* [What is needed]
From the entries below, copy exactly the lines from the one that contains "for item in" through the one that contains "quarterTurn = math.pi / 2", both included, and only those.

* [Extracted data]

[start]

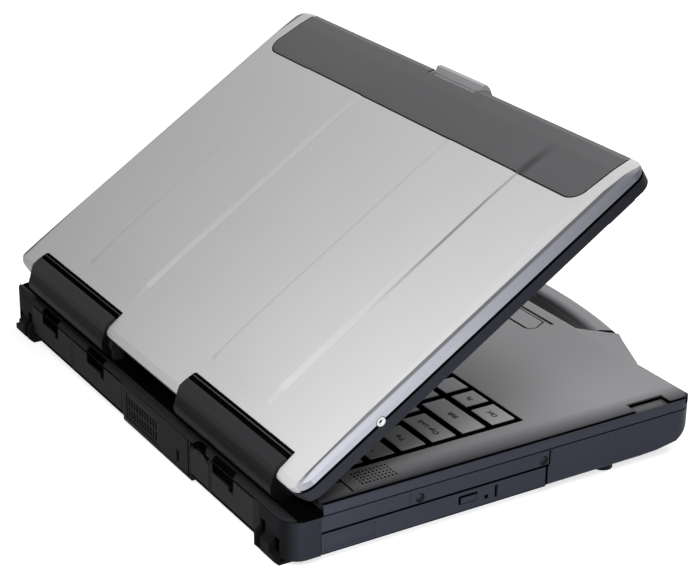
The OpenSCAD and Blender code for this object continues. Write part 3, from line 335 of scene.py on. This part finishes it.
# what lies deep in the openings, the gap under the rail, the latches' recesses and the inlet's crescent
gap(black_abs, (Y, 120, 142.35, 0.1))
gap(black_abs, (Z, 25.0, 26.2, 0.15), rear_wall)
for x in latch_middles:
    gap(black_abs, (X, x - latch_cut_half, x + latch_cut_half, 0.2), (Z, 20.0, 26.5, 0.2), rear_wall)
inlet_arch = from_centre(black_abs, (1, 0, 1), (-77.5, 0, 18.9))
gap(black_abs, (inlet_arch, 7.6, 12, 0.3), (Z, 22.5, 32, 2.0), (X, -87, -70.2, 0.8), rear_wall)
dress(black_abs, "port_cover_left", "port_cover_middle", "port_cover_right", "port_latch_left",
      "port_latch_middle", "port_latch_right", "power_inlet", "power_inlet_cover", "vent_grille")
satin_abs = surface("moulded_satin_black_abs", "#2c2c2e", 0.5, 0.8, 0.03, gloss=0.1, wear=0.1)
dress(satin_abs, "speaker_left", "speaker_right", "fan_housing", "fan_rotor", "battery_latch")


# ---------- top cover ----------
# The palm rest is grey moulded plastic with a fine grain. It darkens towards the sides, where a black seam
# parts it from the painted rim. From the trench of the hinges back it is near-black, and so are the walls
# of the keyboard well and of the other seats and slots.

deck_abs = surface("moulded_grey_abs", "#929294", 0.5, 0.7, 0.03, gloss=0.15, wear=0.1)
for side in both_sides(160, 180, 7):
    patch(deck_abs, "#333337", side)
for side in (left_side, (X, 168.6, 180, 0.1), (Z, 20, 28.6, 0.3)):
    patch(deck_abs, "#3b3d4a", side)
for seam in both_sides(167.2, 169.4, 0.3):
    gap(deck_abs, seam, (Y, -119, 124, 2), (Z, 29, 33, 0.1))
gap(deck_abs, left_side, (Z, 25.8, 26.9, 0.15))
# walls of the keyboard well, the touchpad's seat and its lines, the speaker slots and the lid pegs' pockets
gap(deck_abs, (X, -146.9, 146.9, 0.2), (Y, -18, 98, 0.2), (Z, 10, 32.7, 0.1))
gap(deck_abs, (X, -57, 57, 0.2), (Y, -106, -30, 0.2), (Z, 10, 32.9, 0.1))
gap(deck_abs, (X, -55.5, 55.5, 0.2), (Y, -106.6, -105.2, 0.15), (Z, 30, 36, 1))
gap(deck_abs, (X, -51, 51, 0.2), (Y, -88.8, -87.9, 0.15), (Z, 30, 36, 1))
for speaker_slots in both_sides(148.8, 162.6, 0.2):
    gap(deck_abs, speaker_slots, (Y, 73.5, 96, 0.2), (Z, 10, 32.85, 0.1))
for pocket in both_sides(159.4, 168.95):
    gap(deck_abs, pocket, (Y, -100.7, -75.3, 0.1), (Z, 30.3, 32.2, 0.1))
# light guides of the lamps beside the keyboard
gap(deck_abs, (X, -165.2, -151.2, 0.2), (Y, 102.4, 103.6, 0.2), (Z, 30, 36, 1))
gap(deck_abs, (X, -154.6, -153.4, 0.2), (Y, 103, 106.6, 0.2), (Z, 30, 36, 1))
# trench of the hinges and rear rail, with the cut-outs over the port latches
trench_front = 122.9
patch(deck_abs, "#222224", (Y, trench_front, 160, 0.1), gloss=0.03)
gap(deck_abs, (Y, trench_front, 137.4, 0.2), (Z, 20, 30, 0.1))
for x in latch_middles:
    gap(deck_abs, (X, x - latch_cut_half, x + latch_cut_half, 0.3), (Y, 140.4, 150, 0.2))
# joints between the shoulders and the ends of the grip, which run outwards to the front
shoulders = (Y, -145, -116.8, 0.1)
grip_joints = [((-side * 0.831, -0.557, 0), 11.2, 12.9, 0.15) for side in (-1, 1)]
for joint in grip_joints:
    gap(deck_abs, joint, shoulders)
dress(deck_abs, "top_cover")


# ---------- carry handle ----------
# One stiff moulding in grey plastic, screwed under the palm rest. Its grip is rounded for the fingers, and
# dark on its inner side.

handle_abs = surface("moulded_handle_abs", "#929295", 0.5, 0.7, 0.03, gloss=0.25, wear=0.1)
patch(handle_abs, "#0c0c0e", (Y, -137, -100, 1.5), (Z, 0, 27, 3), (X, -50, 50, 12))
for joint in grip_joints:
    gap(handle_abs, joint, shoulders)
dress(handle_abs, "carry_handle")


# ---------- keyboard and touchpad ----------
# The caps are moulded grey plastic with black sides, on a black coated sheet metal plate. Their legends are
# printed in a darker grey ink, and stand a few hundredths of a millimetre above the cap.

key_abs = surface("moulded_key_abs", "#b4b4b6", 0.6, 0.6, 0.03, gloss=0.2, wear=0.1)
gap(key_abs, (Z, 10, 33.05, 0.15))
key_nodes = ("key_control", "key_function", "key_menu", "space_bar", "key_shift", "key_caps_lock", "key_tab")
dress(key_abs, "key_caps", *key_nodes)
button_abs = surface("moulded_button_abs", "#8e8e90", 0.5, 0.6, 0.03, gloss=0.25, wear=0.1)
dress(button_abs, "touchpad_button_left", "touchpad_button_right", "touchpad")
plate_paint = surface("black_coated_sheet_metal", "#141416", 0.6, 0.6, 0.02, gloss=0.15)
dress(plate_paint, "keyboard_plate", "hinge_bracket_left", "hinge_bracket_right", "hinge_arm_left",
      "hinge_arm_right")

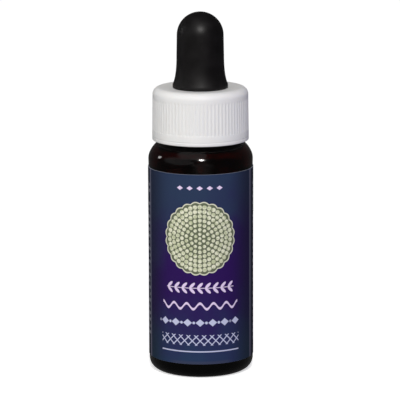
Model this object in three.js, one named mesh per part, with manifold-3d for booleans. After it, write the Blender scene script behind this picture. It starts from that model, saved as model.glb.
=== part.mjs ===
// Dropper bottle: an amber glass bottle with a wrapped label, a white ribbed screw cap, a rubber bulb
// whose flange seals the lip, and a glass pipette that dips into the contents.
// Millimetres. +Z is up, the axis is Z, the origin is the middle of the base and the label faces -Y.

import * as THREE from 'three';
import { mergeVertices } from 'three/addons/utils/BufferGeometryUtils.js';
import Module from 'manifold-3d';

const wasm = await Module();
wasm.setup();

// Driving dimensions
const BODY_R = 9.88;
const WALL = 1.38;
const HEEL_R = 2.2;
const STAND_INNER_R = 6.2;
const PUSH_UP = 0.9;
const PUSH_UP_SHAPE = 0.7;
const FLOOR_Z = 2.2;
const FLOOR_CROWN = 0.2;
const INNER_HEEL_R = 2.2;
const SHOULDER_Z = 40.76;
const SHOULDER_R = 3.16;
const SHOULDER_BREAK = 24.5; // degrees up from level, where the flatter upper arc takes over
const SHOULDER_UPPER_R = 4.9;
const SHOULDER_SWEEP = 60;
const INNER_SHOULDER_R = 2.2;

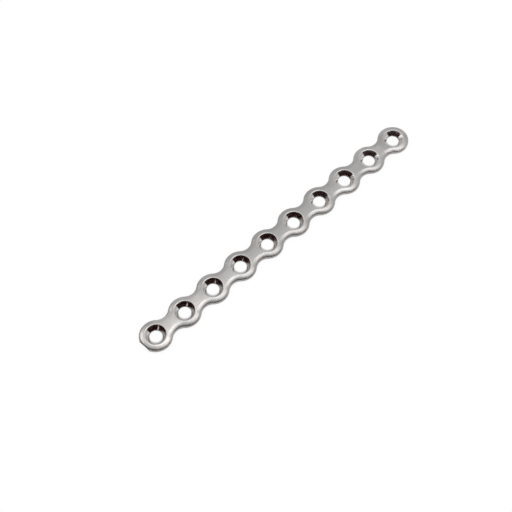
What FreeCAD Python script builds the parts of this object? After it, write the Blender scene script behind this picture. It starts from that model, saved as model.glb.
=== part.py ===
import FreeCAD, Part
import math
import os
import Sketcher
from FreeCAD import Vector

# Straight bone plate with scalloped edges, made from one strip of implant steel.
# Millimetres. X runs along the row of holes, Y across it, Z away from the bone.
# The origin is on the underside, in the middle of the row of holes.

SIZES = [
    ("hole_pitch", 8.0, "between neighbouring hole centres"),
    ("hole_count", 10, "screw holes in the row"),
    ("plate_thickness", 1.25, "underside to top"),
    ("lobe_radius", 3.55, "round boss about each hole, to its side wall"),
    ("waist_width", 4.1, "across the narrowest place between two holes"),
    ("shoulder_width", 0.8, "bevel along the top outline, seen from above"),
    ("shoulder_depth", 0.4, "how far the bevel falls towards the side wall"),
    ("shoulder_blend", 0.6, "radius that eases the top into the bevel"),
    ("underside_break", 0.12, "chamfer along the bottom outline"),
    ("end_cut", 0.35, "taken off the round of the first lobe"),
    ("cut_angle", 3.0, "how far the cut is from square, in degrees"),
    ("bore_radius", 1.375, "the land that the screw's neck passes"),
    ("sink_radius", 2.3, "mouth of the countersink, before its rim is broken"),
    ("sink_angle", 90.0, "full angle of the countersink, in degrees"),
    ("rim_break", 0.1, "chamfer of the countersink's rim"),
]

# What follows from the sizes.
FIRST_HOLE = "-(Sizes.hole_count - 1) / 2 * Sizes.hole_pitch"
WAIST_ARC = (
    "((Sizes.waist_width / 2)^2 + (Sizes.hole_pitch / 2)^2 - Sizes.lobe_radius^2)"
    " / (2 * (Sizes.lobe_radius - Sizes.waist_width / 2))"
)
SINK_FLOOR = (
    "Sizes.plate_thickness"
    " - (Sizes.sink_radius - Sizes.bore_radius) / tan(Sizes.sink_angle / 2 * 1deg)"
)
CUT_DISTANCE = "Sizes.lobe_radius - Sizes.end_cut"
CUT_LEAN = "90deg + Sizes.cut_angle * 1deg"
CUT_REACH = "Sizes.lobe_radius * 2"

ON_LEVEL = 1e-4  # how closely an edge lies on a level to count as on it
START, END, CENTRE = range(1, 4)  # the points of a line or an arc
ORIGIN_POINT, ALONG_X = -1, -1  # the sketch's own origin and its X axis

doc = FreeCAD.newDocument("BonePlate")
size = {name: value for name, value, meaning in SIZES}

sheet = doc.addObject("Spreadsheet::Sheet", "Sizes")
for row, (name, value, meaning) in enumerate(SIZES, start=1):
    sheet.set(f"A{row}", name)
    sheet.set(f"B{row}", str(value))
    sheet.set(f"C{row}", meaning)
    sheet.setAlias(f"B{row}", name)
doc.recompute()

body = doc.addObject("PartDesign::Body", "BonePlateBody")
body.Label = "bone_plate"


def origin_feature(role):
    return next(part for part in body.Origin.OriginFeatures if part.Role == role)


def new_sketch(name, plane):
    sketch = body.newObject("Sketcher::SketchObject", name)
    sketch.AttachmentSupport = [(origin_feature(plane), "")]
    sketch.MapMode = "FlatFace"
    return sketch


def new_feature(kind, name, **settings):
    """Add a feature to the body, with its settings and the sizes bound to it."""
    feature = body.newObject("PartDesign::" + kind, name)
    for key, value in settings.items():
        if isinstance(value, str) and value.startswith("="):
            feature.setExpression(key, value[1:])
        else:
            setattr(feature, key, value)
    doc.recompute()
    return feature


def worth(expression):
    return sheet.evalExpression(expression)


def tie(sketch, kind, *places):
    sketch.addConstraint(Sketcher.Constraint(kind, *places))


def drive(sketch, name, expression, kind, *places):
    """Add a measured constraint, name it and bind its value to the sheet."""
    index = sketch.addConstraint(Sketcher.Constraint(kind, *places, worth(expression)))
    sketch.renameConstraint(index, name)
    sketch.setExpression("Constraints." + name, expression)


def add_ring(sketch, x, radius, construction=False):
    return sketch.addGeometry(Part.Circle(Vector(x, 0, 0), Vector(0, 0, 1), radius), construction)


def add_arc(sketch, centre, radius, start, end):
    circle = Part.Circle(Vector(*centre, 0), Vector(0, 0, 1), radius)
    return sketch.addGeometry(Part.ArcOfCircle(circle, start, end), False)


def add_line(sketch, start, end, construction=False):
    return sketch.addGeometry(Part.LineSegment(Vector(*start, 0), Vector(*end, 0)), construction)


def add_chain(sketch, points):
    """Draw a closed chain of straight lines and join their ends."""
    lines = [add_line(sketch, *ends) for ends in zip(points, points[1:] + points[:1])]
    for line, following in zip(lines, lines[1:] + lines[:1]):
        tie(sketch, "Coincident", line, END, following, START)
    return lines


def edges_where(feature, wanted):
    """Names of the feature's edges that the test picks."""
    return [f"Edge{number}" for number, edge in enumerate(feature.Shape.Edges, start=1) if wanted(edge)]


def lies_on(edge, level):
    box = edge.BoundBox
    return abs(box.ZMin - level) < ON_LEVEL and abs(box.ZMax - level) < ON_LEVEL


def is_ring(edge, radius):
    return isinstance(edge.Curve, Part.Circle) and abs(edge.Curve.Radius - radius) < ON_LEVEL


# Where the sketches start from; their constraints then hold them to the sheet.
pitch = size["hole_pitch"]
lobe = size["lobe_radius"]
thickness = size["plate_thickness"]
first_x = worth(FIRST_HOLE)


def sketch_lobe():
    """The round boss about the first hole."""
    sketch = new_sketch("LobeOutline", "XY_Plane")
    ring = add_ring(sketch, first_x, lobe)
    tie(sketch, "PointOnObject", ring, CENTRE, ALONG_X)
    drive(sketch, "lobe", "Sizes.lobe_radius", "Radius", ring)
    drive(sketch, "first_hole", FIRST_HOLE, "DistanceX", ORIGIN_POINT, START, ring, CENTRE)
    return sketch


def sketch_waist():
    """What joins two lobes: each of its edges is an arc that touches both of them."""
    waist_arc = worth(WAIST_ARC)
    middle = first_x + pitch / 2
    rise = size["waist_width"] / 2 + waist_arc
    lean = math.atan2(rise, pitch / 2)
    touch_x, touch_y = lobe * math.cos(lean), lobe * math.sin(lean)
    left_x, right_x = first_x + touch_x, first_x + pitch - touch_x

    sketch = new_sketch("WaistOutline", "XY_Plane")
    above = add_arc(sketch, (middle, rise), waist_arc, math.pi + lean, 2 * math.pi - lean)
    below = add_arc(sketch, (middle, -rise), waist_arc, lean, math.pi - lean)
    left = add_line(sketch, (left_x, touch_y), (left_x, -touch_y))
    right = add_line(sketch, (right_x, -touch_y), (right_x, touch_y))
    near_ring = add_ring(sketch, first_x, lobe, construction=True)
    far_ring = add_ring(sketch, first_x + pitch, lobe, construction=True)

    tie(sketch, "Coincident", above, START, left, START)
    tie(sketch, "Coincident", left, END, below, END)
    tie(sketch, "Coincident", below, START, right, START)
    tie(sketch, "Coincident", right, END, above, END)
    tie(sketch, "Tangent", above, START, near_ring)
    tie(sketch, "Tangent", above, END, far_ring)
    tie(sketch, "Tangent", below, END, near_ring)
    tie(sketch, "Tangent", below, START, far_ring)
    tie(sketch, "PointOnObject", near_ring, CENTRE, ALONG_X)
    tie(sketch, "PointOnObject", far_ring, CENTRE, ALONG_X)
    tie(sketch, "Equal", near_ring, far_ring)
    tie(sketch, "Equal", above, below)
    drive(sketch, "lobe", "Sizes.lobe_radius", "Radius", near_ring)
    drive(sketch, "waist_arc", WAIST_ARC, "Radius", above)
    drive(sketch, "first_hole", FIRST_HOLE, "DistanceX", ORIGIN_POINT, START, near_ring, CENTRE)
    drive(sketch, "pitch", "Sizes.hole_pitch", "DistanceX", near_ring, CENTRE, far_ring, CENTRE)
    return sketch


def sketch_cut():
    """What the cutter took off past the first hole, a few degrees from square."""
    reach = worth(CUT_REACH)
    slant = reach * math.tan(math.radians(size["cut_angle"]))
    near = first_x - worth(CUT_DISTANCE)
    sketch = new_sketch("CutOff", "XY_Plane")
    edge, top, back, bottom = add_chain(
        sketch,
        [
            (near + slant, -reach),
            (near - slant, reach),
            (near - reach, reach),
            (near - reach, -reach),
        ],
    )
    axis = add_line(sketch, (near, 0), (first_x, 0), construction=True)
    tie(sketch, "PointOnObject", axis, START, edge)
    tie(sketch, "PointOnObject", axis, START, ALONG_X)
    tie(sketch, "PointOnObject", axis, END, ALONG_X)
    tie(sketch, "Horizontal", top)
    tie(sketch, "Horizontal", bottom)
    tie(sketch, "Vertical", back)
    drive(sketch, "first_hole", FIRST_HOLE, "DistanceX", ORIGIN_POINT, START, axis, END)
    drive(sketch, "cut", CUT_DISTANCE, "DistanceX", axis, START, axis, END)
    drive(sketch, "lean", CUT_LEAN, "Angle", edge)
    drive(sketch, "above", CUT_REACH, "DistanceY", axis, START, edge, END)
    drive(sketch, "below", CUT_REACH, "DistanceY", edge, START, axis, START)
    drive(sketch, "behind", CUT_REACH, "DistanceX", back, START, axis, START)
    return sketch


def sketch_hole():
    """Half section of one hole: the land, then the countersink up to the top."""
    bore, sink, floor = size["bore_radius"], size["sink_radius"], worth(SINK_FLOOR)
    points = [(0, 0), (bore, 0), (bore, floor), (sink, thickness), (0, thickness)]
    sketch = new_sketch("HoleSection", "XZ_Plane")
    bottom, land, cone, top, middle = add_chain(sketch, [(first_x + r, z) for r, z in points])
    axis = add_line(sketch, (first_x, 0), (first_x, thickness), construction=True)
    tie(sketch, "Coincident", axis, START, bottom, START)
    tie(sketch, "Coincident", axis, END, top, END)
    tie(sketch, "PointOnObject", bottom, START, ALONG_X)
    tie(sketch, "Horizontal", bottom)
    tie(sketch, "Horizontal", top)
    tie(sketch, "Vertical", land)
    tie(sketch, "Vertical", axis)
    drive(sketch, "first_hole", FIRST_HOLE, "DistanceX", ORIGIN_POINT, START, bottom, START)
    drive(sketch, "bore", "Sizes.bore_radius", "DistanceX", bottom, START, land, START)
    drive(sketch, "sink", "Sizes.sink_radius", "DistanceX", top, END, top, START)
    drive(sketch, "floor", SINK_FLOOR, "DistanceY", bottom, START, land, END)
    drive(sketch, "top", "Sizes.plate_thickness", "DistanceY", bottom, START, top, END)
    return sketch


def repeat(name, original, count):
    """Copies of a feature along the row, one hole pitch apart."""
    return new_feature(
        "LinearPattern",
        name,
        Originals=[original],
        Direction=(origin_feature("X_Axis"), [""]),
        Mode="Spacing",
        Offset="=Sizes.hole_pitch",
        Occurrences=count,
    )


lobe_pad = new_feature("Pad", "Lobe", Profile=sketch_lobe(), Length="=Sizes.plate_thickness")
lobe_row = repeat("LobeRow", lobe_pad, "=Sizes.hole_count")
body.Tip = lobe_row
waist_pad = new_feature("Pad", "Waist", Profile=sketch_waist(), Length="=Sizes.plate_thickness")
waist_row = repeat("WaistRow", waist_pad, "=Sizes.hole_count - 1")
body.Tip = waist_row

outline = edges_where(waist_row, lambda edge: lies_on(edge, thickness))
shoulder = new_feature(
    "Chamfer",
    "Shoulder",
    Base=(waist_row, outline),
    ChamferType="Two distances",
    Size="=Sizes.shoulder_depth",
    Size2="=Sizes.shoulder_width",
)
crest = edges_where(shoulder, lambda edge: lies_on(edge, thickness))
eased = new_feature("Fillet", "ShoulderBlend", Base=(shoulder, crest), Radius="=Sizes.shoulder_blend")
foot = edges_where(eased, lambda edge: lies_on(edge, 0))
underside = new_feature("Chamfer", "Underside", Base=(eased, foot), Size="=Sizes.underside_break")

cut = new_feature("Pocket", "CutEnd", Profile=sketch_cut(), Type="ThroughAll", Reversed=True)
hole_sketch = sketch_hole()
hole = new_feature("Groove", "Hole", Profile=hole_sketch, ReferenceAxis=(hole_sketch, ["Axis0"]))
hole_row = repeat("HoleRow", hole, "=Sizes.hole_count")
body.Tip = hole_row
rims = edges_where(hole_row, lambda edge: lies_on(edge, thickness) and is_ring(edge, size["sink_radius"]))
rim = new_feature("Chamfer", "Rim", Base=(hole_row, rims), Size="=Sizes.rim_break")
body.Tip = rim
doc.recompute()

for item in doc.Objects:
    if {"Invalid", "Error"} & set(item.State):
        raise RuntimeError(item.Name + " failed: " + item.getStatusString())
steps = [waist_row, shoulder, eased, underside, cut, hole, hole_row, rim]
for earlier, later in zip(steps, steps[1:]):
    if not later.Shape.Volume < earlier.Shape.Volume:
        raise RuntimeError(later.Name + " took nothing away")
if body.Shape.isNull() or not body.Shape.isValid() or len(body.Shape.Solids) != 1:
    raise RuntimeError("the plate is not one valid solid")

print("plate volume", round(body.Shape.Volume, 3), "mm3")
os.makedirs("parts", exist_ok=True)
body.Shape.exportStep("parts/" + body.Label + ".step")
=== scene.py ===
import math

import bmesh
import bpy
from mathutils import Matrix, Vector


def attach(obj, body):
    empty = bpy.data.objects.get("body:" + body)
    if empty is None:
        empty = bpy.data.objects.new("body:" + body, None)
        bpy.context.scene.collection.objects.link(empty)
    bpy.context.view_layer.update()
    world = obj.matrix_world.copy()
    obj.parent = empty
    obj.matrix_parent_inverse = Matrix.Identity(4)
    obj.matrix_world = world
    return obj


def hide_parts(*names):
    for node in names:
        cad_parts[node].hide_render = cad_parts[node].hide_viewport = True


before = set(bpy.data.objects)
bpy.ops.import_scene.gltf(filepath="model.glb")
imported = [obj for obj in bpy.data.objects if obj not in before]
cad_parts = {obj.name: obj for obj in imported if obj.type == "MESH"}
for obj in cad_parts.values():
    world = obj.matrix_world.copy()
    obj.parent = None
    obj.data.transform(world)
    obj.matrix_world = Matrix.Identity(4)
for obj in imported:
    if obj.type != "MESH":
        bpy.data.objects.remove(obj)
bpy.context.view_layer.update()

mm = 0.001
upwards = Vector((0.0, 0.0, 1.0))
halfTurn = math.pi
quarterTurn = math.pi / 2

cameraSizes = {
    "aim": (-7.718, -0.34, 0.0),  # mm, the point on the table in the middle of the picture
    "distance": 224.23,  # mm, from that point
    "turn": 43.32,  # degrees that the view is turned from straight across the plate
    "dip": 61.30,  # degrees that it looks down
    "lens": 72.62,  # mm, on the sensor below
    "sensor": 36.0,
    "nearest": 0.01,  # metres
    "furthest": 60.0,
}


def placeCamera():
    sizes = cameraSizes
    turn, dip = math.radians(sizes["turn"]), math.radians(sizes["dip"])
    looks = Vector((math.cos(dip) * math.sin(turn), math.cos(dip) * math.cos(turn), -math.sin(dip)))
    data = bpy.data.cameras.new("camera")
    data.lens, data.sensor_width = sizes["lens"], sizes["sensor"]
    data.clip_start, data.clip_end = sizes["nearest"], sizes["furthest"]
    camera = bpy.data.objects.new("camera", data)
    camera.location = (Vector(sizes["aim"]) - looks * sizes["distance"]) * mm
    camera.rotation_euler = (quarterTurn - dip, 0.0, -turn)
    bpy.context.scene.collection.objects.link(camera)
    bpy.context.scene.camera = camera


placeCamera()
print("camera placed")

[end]

* [Complete answer]
for item in doc.Objects:
    if {"Invalid", "Error"} & set(item.State):
        raise RuntimeError(item.Name + " failed: " + item.getStatusString())
steps = [waist_row, shoulder, eased, underside, cut, hole, hole_row, rim]
for earlier, later in zip(steps, steps[1:]):
    if not later.Shape.Volume < earlier.Shape.Volume:
        raise RuntimeError(later.Name + " took nothing away")
if body.Shape.isNull() or not body.Shape.isValid() or len(body.Shape.Solids) != 1:
    raise RuntimeError("the plate is not one valid solid")

print("plate volume", round(body.Shape.Volume, 3), "mm3")
os.makedirs("parts", exist_ok=True)
body.Shape.exportStep("parts/" + body.Label + ".step")
=== scene.py ===
import math

import bmesh
import bpy
from mathutils import Matrix, Vector


def attach(obj, body):
    empty = bpy.data.objects.get("body:" + body)
    if empty is None:
        empty = bpy.data.objects.new("body:" + body, None)
        bpy.context.scene.collection.objects.link(empty)
    bpy.context.view_layer.update()
    world = obj.matrix_world.copy()
    obj.parent = empty
    obj.matrix_parent_inverse = Matrix.Identity(4)
    obj.matrix_world = world
    return obj


def hide_parts(*names):
    for node in names:
        cad_parts[node].hide_render = cad_parts[node].hide_viewport = True


before = set(bpy.data.objects)
bpy.ops.import_scene.gltf(filepath="model.glb")
imported = [obj for obj in bpy.data.objects if obj not in before]
cad_parts = {obj.name: obj for obj in imported if obj.type == "MESH"}
for obj in cad_parts.values():
    world = obj.matrix_world.copy()
    obj.parent = None
    obj.data.transform(world)
    obj.matrix_world = Matrix.Identity(4)
for obj in imported:
    if obj.type != "MESH":
        bpy.data.objects.remove(obj)
bpy.context.view_layer.update()

mm = 0.001
upwards = Vector((0.0, 0.0, 1.0))
halfTurn = math.pi
quarterTurn = math.pi / 2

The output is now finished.